= Jan Claus =

Jan Claus (Strasbourg, 19 June 1641 – Amsterdam, 8 March 1729) was a leading Quaker in Amsterdam. He was trained as a gold- and silversmith specializing in enamel and worked for a while in Cologne. In 1663 he travelled to Amsterdam where business prospects were not good. He was however given a letter of recommendation for a Londen goldsmith J.C. Follet, also from Strasbourg, who was a member of the Society of Friends. It was with Follet that Claus joined the Quakers.

The Conventicle Act 1664 which limited meetings in England led to the arrest of Jan Claus. He was convicted to be shipped to Jamaica. His ship with 54 Quakers had a slow time leaving and was hit by the plague killing all but 27. Then it was attacked by a Dutch privateer from the city of Hoorn. By 1666 Claus with 11 other Quakers found himself imprisoned in Hoorn. They were saved by Friends who had them released and brought to Amsterdam. It is not clear what happened to the others but Jan Claus, because of his command of both English and German, was pressed into staying with the Friends in Amsterdam.

It is known that Claus studied works by Johannes Tauler, Sebastian Franck and Jakob Böhme. In 1669 with Steven Crisp (1628–1692), a Friend from Colchester, who from 1663 onwards would every year visit Amsterdam, he travelled on a preaching tour to a series of towns along the Rhine: Cologne, Bonn, Metz, Bingen, Bacharach and Kriegsheim. By 1673 he was established as a buttonmaker in the company of another Quaker friend: Pieter Deen. He was for business reasons corresponding with another Friend, John Furly in Colchester. He would also travel to Friesland to preach among the Mennonites.

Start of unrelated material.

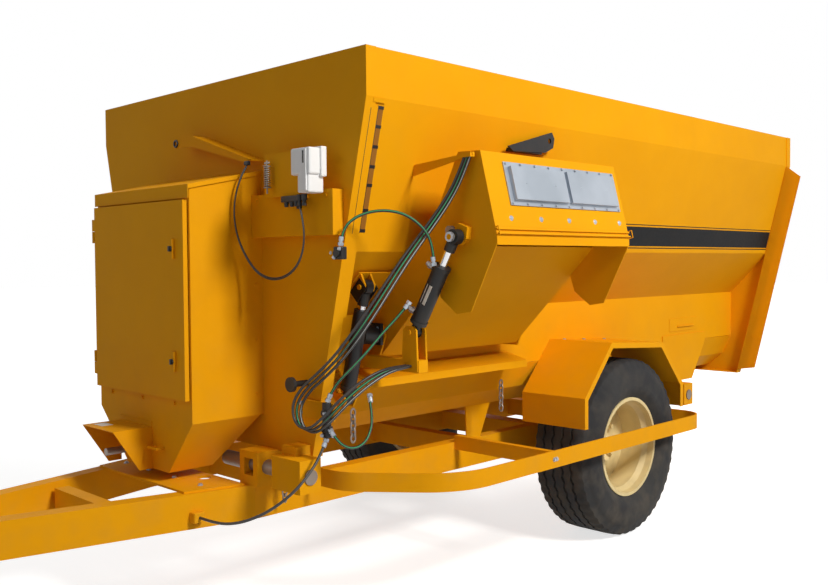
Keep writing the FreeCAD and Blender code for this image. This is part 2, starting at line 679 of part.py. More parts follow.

In 1677 Jan Claus married his second wife, a sister of a Dr. Haesbaert, a Mennonite turned Quaker preacher, from Embden who had been visited there in 1671 by William Penn and another Furly: Benjamin, who was a successful merchant and Quaker in Rotterdam. By 1674, Quakers in Embden were being persecuted and imprisoned and only after having spent much time in and out of prison, Haesbaert left for Amsterdam, leaving behind his mother.

In 1677 Jan Claus accompanied William Penn on a trip through Leeuwarden, Wieuwerd, and Groningen to Embden. In 1684, with George Fox, he visited Harlingen.

After his death on 8 March 1729, a collection of poems by family members and friends appeared in memory of Jan Claus.